Don't be Such an Anxious Beaver

My wife doesn't often present me with unexpected gifts (my latest respiratory virus notwithstanding), so I was delighted when she picked up for me the Modern Library edition of Letters From The Editor, a compilation of communications from the New Yorker's brilliant founding editor, Harold Ross. Sure, she got it at a thrift store for 99 cents, but it's the meager thought that counts. In any case, I find myself dipping into it for awhile most nights to transport myself to Jazz-era New York and a time when a magazine and its editor were regarded with the kind of reverence we now reserve for the likes of Paris Hilton.

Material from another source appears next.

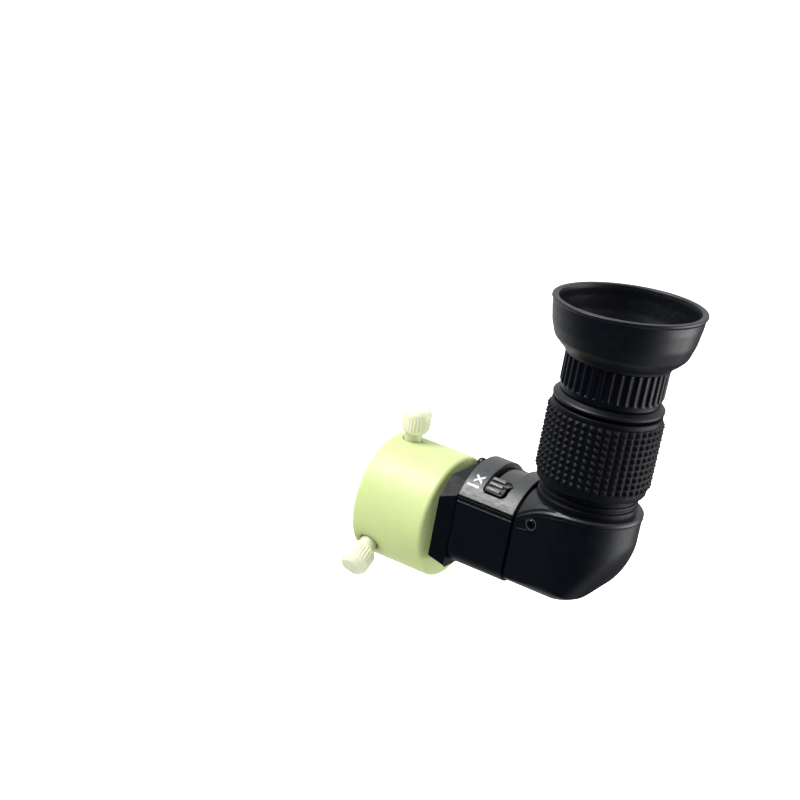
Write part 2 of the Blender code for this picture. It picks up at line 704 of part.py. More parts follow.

Within the milky-smooth pages of the volume (thank you, Modern Library, for your attention to tactile detail), in a letter to longtime New Yorker contributer Alexander Woollcott, a brusque and comically distracted Ross tells Woollcott he's going to try to visit soon, signing off with:
I don't know how to get to Vermont, or to the lake after I get there, but will take this matter up later. I am very anxious to see you.                                                                           Sincerely,                                                                           Ross
I know that anxious, over time, has in many quarters become an acceptable synonym for eager, but the fact remains that many usage mavens--Bryson; Bernstein; Garner; Barbara Wallraff; the American Heritage Dictionary; my high school English teacher, Mrs. Thompson--will point out that the word derives from anxiety and is best used when an element of worry or trepidation, and not merely anticipation, is involved. Considering that the above missive comes from the famously punctilious Harold Ross of the famously punctilious New Yorker, I feel justified in taking the legendary editor to task. Luckily for him, he's been dead for sixty years, and has mercifully escaped the sting of my critical lash.